Like many of the women in Greek life at UChicago, I didn’t think I’d join a sorority in college. The stereotypes aren’t uncommon: Everyone in sororities is blond, basic—bitchy, even—none of which I see myself as. I knew, of course, before coming here, that UChicago is far from a party school and that Greek life here would probably be different from what I pictured at a Southern state university. Even still, while I signed up for rush last fall, I couldn’t bring myself to go through with it. I felt like I didn’t know enough about Greek life to commit to it so early in my college years.
My reservations about getting involved with Greek life were quickly dispelled, though, as I got to know more women in sororities and learned that they were much more relatable than the stereotypes in my head had suggested. Sometime in the middle of my first year, I realized that I desperately wanted a way to connect with more like-minded people on campus. When the pandemic hit, I knew that meeting new people would be harder than ever. So, with the encouragement of my roommate, I decided to rush again this fall, and joined Delta Gamma (DG). As apprehensive as I might have initially been, I can confidently say that joining Greek life was one of the better decisions I’ve made since coming to campus.
I’ve never considered myself to be a good example of the typical UChicago “quirky” character. Throughout first year, while I did make many dear friends, I found that I didn’t really have a lot in common with many of the people I happened to encounter in my day-to-day life, such as some of my housemates. I’ve found DG to be particularly valuable in giving me an opportunity to find a community I belong in—people whom I could spend several hours talking with the first time I meet them; people who I spontaneously discovered shared some of my most random interests like learning languages or criminal justice research; and most of all, people whom I know I can relax, be myself, and have fun around. I remember thinking during rush that I could see myself being friends with almost every woman I spoke to in DG. And I was initially skeptical about this translating to the entire chapter of nearly 200 people—another misconception about sororities is that we all secretly hate each other—but the sense of community is something that I’ve found to be just as strong even after joining.
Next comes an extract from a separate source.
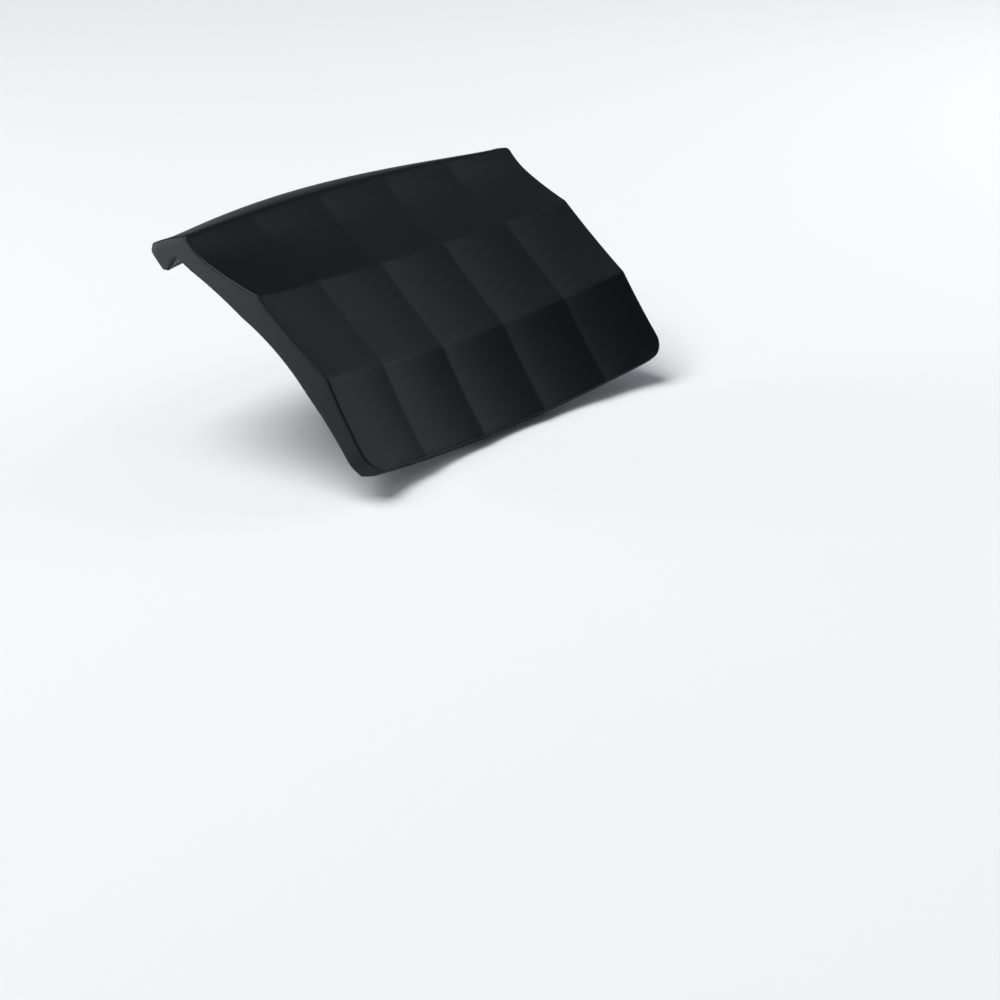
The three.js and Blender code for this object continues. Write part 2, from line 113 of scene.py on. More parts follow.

This has been important particularly during a pandemic, when opportunities to meet new people have been so limited. In DG, I’ve gotten to meet all kinds of different, diverse women who value our organization's mantra of “doing good.” I’ve made friends I can genuinely count on, despite having not known them very long. And beyond friendship, whether it’s finding a study buddy, a mentor I can reach out to for advice on internship recruiting, or someone to teach me Excel for some coursework, joining a sorority has given me a support system for all kinds of little things that I didn’t realize would add up to be so valuable. It’s a tightly knit community that I wouldn’t really have been able to find elsewhere.
That is not to say that Greek life in general doesn’t come with its own issues, including institutional class and race barriers. But what I admire about the women I’ve met in DG is that they strive to address the chapter’s specific issues to make the sorority experience better for existing members, and easier for potential new ones to choose to join us. In response to financial concerns, I’ve seen our vice president of finance work to make dues as low as the national executive offices will allow, and I’ve been proud to work with our honor board to create alternatives to fines. In an effort to combat Greek life’s history of excluding people of marginalized backgrounds, I’ve been in meetings where we’ve discussed ways as a chapter to create liaisons with our multicultural organizations on campus, after we address our own issues to the best of our ability. In order to tackle the problem of sexual assault in Greek life, I’ve seen leadership plan a new, comprehensive reporting and prevention policy for chapter members as well as conduct workshops on how we can learn to support survivors. And this has just been the beginning. As a financially independent woman of color myself, I’ve been so proud to see my fellow DG members strive to reform the chapter’s policies and operations in response to these institutional issues.
I can’t argue that DG or Greek life as a whole is perfect. And I certainly can’t speak for every chapter on campus or every UChicago student in the system. Greek life is something that will always have its critics, and not for invalid reasons. But what I can say is that I’ve seen my chapter commit to learning from criticisms, implementing reforms, and becoming more institutionally inclusive—and I couldn’t be happier about it. Joining DG has been a crucial component of my college experience in these months so far, and I can tell that it will only become more important in the future as COVID-19 restrictions are lifted. Sororities definitely aren’t for everyone. But for those of you who might be considering rush, don’t be deterred by all the posts on UChicago Secrets—you might find that it shapes up to be a lot more than what you think it is.
Manya Bharadwaj is a second-year in the College.